Our heads are full of horror stories about Nigeria as we’re riding towards the border, corrupt policemen, nail boards, dash, uncountable check posts, violence outbreaks etc.
From the first day on in Nigeria all this stories prove not to be true for us!
At the border all the procedures are correct, the police officers friendly with no one asking us for money. Instead they’re wishing us a good trip through Nigeria!
at the sheraton CAMP in abuja
We’re being stopped 2 times on the way to Kano but, in both cases, the officers only want to know where we’re heading and where we’re from. At the first check post in Nigeria we are asked if we’re hungry; they would slaughter a goat for us if desired…
Arriving to Kano is a bit of a nightmare at first, terrible traffic and no road signs whatsoever. Our old city map doesn’t show most of the roundabouts, which makes it even harder to find our hotel. It all doesn’t matter. The first guy we’re asking for directions jumps on his motorbike and bring us right to the entrance of the Kano Tourist Camp. Instead of asking us for a tip, he only wishes us a pleasant stay and rides of.
The rooms in the Tourist Camp are dirty and overpriced, the staff is not willing to change the sheets or replace a bulb… not exactly a place for relaxing after a long ride!
Kano is a city of about 5 million people and it suffers from lack of electricity. Only 2 hours a day there would be light, otherwise, the ones who can effort, run their own generators, adding to the incredible air pollution.

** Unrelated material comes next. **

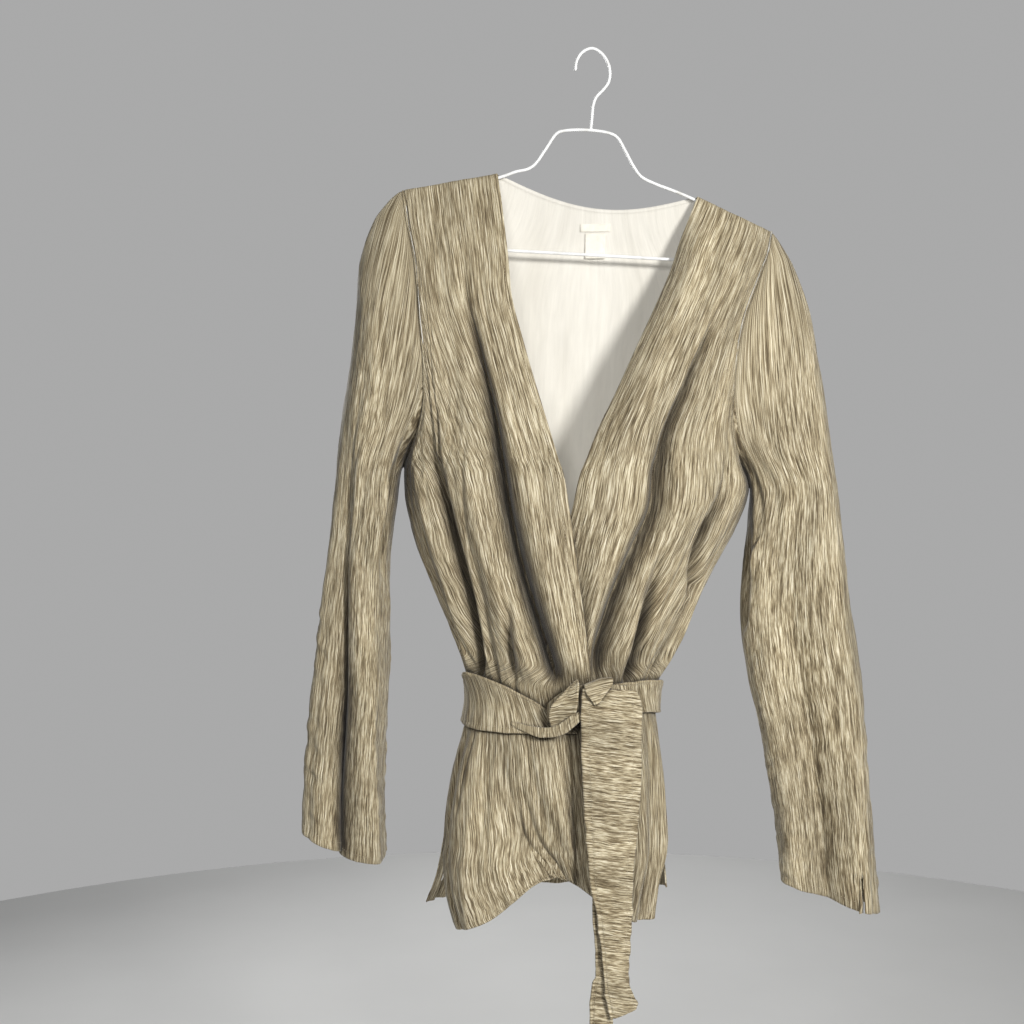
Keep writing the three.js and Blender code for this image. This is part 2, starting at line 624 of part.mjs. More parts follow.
// A point on the belt's outer face.
function onBelt(turn, row) {
  const out = BELT_GAP + BELT_CLOTH + 0.5 * Math.cos((turn * Math.PI) / 180) ** 4;
  if (turn > 180 && turn < 360) {
    const across = (turn - 180) / 180;
    const face = back(across, row);
    const s = section(row, true);
    const normal = new THREE.Vector2((face.x - s.middle) / s.half ** 2, face.y / 44 ** 2).normalize();
    const lift = out + crests(BACK_FOLDS, across, row) - bodyFolds(BACK_FOLDS, across, row);
    return new THREE.Vector3(face.x + normal.x * lift, face.y + normal.y * lift, face.z);
  }
  const right = turn <= 180;
  const angle = ((right ? turn : turn - 360) * Math.PI) / 180;
  const s = section(row, false);
  const inner = edgeAngle(at(MIDDLE, right ? "xRight" : "xLeft", row), s);
  const across = right ? (Math.PI - angle) / (Math.PI - inner) : angle / inner;
  const overlapped = !right && angle > edgeAngle(at(MIDDLE, "xRight", row), s) - 0.25;
  const folds = right || overlapped ? FRONT_RIGHT_FOLDS : FRONT_LEFT_FOLDS;
  return frontFace(angle, row, right ? "right" : "left", out + crests(folds, clamp01(across), row));
}

function beltBand() {
  const point = (j, i) => {
    const place = (i / BELT_COLUMNS) * (BELT.length - 1);
    return onBelt(at(BELT, "turn", place), mix(at(BELT, "top", place), at(BELT, "bottom", place), j / BELT_ROWS));
  };
  return wall(BELT_ROWS, BELT_COLUMNS, point, { thickness: BELT_CLOTH, flip: true });
}

// A tail of the belt: its edges seen from the front, its face's depth, and how far the height
// drops from its left edge to its right one.
const TAIL_COLUMNS = ["z", "left", "right", "y", "drop"];
const TAIL_OVER = table(TAIL_COLUMNS, [
  [-597, -9, 38, -81.5, 2],
  [-612, -10, 43, -82, 0],
  [-640, -10, 43, -82.5, 0],
  [-680, -9, 42, -83, 0],
  [-720, -6, 39, -83.5, 0],
  [-765, -3, 35, -84, 0],
  [-800, 4, 34, -84.5, 0],
  [-836, 8, 31.5, -85, 0],
  [-854, 9.5, 31.5, -85.5, 1],
  [-864, 10.5, 35.5, -86, 2],
  [-873, 12, 38.7, -86.5, 1],
  [-888, 15.5, 38, -86.5, -9],
]);
const TAIL_UNDER = table(TAIL_COLUMNS, [
  [-633, 4, 40, -71, 0],
  [-660, 2, 40, -76, 0],
  [-700, 0, 38, -78, 0],
  [-750, -1, 34, -79, 0],
  [-800, 1, 30, -80, 0],
  [-840, 4, 27, -80.5, 0],
  [-862, 1, 22, -81, 0],
  [-880, -1, 17.5, -81, 0],
  [-903, -1, 16, -81, 0],
]);

function tail(rows, bend) {
  const across = 4;
  const down = 2 * (rows.length - 1);
  const point = (j, i) => {
    const place = j / 2;
    const share = i / across;
    const bow = bend * Math.sin(Math.PI * share);
    return new THREE.Vector3(
      mix(at(rows, "left", place), at(rows, "right", place), share),
      at(rows, "y", place) + bow,
      at(rows, "z", place) - at(rows, "drop", place) * share,
    );
  };
  return wall(down, across, point, { thickness: BELT_CLOTH });
}

// A closed solid through rings of points, with flat ends.
function loft(rings, closed = false) {
  const n = rings[0].length;
  const triangles = [];
  const count = closed ? rings.length : rings.length - 1;
  const face = (a, b, c, d) => triangles.push(a, b, c, a, c, d);
  for (let k = 0; k < count; k++)
    for (let c = 0; c < n; c++) {
      const next = ((k + 1) % rings.length) * n;
      face(k * n + c, next + c, next + ((c + 1) % n), k * n + ((c + 1) % n));
    }
  const last = (rings.length - 1) * n;
  if (!closed)
    for (let c = 1; c < n - 1; c++) {
      triangles.push(0, c, c + 1);
      triangles.push(last, last + c + 1, last + c);
    }
  return solid(rings.flat(), triangles);
}

// The knot: a bunched core, and the end of the tie that is drawn over it, to a point in front.
const KNOT_CORE = table(
  ["x", "y", "z", "depth", "height"],
  [
    [-14, -66, -629, 3, 8],
    [-9, -68.5, -618, 7, 17],
    [-2, -69.8, -612, 8.2, 20],
    [6, -69.8, -611, 8.2, 20],
    [14, -68, -611, 8, 18],
    [23, -64, -611, 6.5, 14],
  ],
);
const KNOT_WRAP = table(
  ["y", "z", "left", "right", "tiltY", "tiltZ"],
  [
    [-66, -594, -7, 16, 0, 1],
    [-72, -591, -9, 17, -0.2, 1],
    [-79, -590, -9.5, 17, -0.5, 1],
    [-83.5, -593, -9.5, 17, -1, 0.6],
    [-85, -598, -8, 15.5, -1, 0.1],
    [-85.4, -604, -2, 11, -1, 0],
    [-85.6, -611, 3.5, 6.5, -1, 0],
  ],
);

function knot() {
  const core = KNOT_CORE.map((r) =>
    Array.from({ length: 10 }, (_, k) => {
      const turn = (k * Math.PI) / 5;
      return new THREE.Vector3(r.x, r.y - r.depth * Math.cos(turn), r.z + r.height * Math.sin(turn));
    }),
  );
  const wrap = KNOT_WRAP.map((r) => {
    const tilt = new THREE.Vector2(r.tiltY, r.tiltZ).normalize().multiplyScalar(BELT_CLOTH / 2);
    const corner = (x, side) => new THREE.Vector3(x, r.y + side * tilt.x, r.z + side * tilt.y);
    return [corner(r.left, 1), corner(r.right, 1), corner(r.right, -1), corner(r.left, -1)];
  });
  return join(loft(core), loft(wrap));
}

const kernel = await Module();
kernel.setup();

function toSolid(geometry) {
  const vertProperties = new Float32Array(geometry.getAttribute("position").array);
  return new kernel.Manifold(new kernel.Mesh({ numProp: 3, vertProperties, triVerts: new Uint32Array(geometry.index.array) }));
}

function join(a, b) {
  const mesh = toSolid(a).add(toSolid(b)).getMesh();
  const geometry = new THREE.BufferGeometry();
  geometry.setAttribute("position", new THREE.BufferAttribute(new Float32Array(mesh.vertProperties), 3));
  geometry.setIndex([...mesh.triVerts]);
  geometry.computeVertexNormals();
  return geometry;
}

// A label sewn on the inside of the back, given by its edges seen from the front.
const NECK_LABEL = { left: -6, right: 23, top: -163, bottom: -170 };
const CARE_TAB = { left: -1, right: 18, top: -172, bottom: -195 };

function backInside(x, z, lift) {
  let across = 0.5;
  let row = 1;
  for (let k = 0; k < 60; k++) {
    const p = back(across, row);
    across += (x - p.x) / 340;
    row -= (z - p.z) / 40;
  }
  const p = back(across, row);
  return new THREE.Vector3(x, p.y - CLOTH * 1.06 - lift, z);
}

function label({ left, right, top, bottom }, lift) {
  const point = (j, i) => backInside(mix(left, right, i / 4), mix(top, bottom, j / 2), lift + LABEL_CLOTH);
  return wall(2, 4, point, { thickness: LABEL_CLOTH });
}

// The hanger, seen from the front: one closed loop of wire and a hook welded to it.
const HANGER_LOOP = [
  [3, -76.5],
  [-22, -77],
  [-29, -79.5],
  [-40, -95],
  [-50, -109],
  [-57, -113.5],
  [-68, -116],
  [-86, -118 - WIRE_DROP],
  [-130, -125.8 - WIRE_DROP],
  [-166, -132.2 - WIRE_DROP],
  [-176, -141],
  [-183, -151],
  [-185.5, -163],
  [-183, -174],
  [-177, -183],
  [-163, -186.4],
  [-76, -191],
  [88, -200],
  [158, -204],
  [169, -203],
  [176.5, -197],
  [178, -189.5],
  [174, -181.5],
  [164, -168.3 - WIRE_DROP],
  [135, -154.4 - WIRE_DROP],
  [105, -140 - WIRE_DROP],
  [88, -136.5],
  [62, -126.5],
  [51, -120.5],
  [44, -111],
  [36, -96],
  [29, -84],
  [23, -80],
];
const HANGER_HOOK = [
  [3, -77.5],
  [4.2, -66],
  [5.5, -53],
  [8.5, -45],
  [15, -38],
  [20, -31],
  [21.5, -22],
  [19, -11],
  [12, -2],
  [4, WIRE_RADIUS],
  [-4.5, -2],
  [-10, -10],
  [-11.5, -20],
];
const WIRE_SIDES = 6;

function wire(points, closed, steps) {
  const curve = new THREE.CatmullRomCurve3(points.map(([x, z]) => new THREE.Vector3(x, 0, z)), closed, "centripetal");
  const count = steps * (closed ? points.length : points.length - 1);
  const rings = Array.from({ length: closed ? count : count + 1 }, (_, k) => {
    const middle = curve.getPoint(k / count);
    const along = curve.getTangent(k / count);
    const side = new THREE.Vector3(-along.z, 0, along.x);
    return Array.from({ length: WIRE_SIDES }, (_, c) => {
      const turn = (2 * Math.PI * (c + 0.5)) / WIRE_SIDES;
      return middle
        .clone()
        .addScaledVector(side, WIRE_RADIUS * Math.cos(turn))
        .add(new THREE.Vector3(0, WIRE_RADIUS * Math.sin(turn), 0));
    });
  });
  return loft(rings, closed);
}

const group = new THREE.Group();
group.position.x = HOOK_SHIFT;

function add(name, geometry, color, roughness = 0.9) {
  const mesh = new THREE.Mesh(geometry, new THREE.MeshStandardMaterial({ color, roughness, metalness: 0 }));
  mesh.name = name;
  group.add(mesh);
}

add("front_right", frontRightPanel(), MARL);
add("front_left", frontLeftPanel(), MARL);
add("back", backPanel(), MARL_SHADE);
add("sleeve_right", sleeve("right"), MARL);
add("sleeve_left", sleeve("left"), MARL);
add("belt_band", beltBand(), MARL);
add("belt_knot", knot(), MARL);
add("belt_tail_over", tail(TAIL_OVER, -1.5), MARL);
add("belt_tail_under", tail(TAIL_UNDER, -1), MARL_SHADE);
add("neck_label", label(NECK_LABEL, SEAM_GAP), CREAM);
add("care_tab", label(CARE_TAB, 2 * SEAM_GAP), CREAM);
add("hanger", join(wire(HANGER_LOOP, true, 2), wire(HANGER_HOOK, false, 2)), WHITE_COATING, 0.35);

export default group;
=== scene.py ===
import bpy
import numpy as np
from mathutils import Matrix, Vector


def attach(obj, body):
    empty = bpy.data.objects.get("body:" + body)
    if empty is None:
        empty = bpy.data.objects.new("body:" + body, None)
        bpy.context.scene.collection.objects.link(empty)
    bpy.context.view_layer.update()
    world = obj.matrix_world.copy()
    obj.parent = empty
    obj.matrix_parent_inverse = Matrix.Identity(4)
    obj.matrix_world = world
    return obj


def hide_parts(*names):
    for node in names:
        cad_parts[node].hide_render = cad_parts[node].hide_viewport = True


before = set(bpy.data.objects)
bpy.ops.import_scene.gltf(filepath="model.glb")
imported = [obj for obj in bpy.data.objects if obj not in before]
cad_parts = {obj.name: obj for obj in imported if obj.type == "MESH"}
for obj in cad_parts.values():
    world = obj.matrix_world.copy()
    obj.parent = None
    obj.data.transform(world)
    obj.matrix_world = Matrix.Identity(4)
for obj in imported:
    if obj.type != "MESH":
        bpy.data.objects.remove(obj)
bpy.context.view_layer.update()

MM = 0.001
CM = 0.1  # the grain coordinates are in centimetres
HOOK_SHIFT = -4  # the tables' zero lies this far from the hook's middle

CLOTH = 1.6
BELT_CLOTH = 2.6
LABEL_CLOTH = 0.6
KNOT_CLOTH = 2.0
SEAM_GAP = 0.3
BELT_GAP = 1.1
BELT_WIDTH = 46
BELT_PER_DEGREE = 1.62  # its length round the waist for each degree of turn
WIRE_RADIUS = 1.5
WIRE_DROP = 4.1

ARMPIT = 8
WAIST = 14
HEM = 20
SIDE_Y = 4
WAIST_DEPTH = 44  # half the body's depth at the belt
ELLIPSE_POWER = 0.92
SHOULDER_ROLL = 4
UNDERLAP_GAP = 5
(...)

But still, there is always something making us happy after all: 3 weddings on the day of our arrival in the Tourist Camp. Jane is diving into the colorful events making new friends while I’m servicing the bike.
Nigeria has excellent roads but a lot of insane drivers. Riding 110km/h is considered to be slow; even trucks are overtaking us occasionally. Why to ride 110 when the speedometer shows 180??? Nobody even considers slowing down in the city limits or at the speed limit sings. One can see the results of it pretty soon. All along the highway there are car wrecks lined up. For us, the greatest danger in Nigeria is definitely the crazy traffic, not anything else.
As soon as we stop at the roadside for a coffee, we’re surrounded by curious people. Nobody would touch the bike or do us any harm; they’re all polite and friendly people.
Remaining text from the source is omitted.